The optimization was implemented using the Trieste library66 and its Efficient Global Optimization framework. The Bayesian optimization process was performed as follows. (i) A batch of N PIC simulations was performed with the Smilei code using selected values for {du, ds, np}. Using the Smilei output of particle trajectories, W50 and τ50 were obtained with the FIKA code. (ii) The cost function values were then computed for each point according to Eq. (1). Based on the new results, we updated the surrogate model of the cost function with GP. (iii) The acquisition function was then used to propose N new points. Candidate batches were checked against the constraints in Eqs. (2)–(5), and if fewer than N valid points were found, additional candidates were generated until a full batch of N valid points was obtained. (iv) Steps (i)-(iii) were repeated for 8 iterations.

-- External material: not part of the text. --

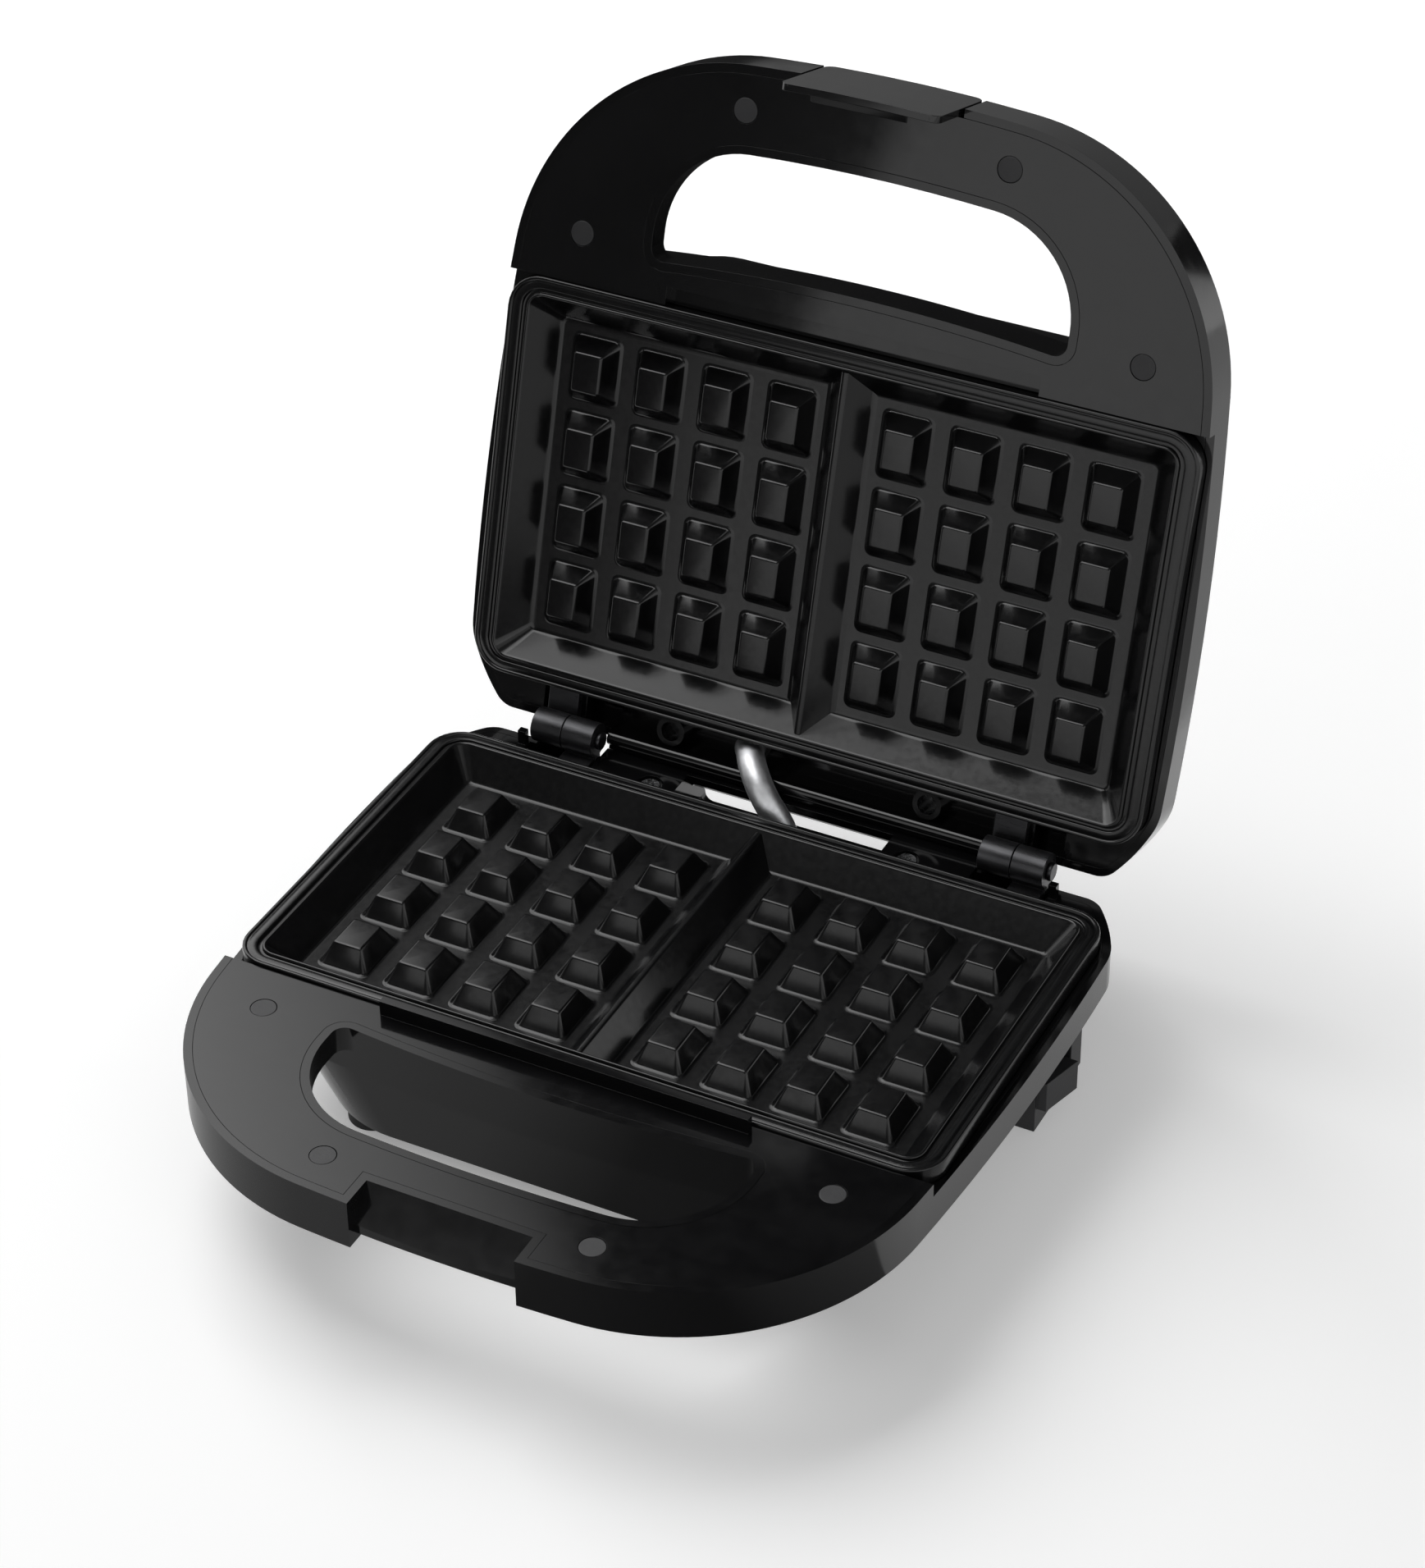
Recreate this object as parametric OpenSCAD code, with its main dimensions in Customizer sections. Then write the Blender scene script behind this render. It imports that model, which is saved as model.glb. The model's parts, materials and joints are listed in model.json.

We assumed noise-free simulation outputs from Smilei and FIKA. In the PIC Smilei simulations, macroparticles were initialized with regular positions and cold momentum, avoiding randomized initialization. We neglected potential statistical variability between runs, as all simulations were performed with the same number of particles per cell, identical resolution, and on the same computational system (16 nodes, 128 cores each), ensuring reproducible outputs, with any remaining variability expected to be negligible. The GP surrogate model was therefore trained assuming a noise-free problem, with a very small likelihood (noise) variance of 10−7 included for numerical stability.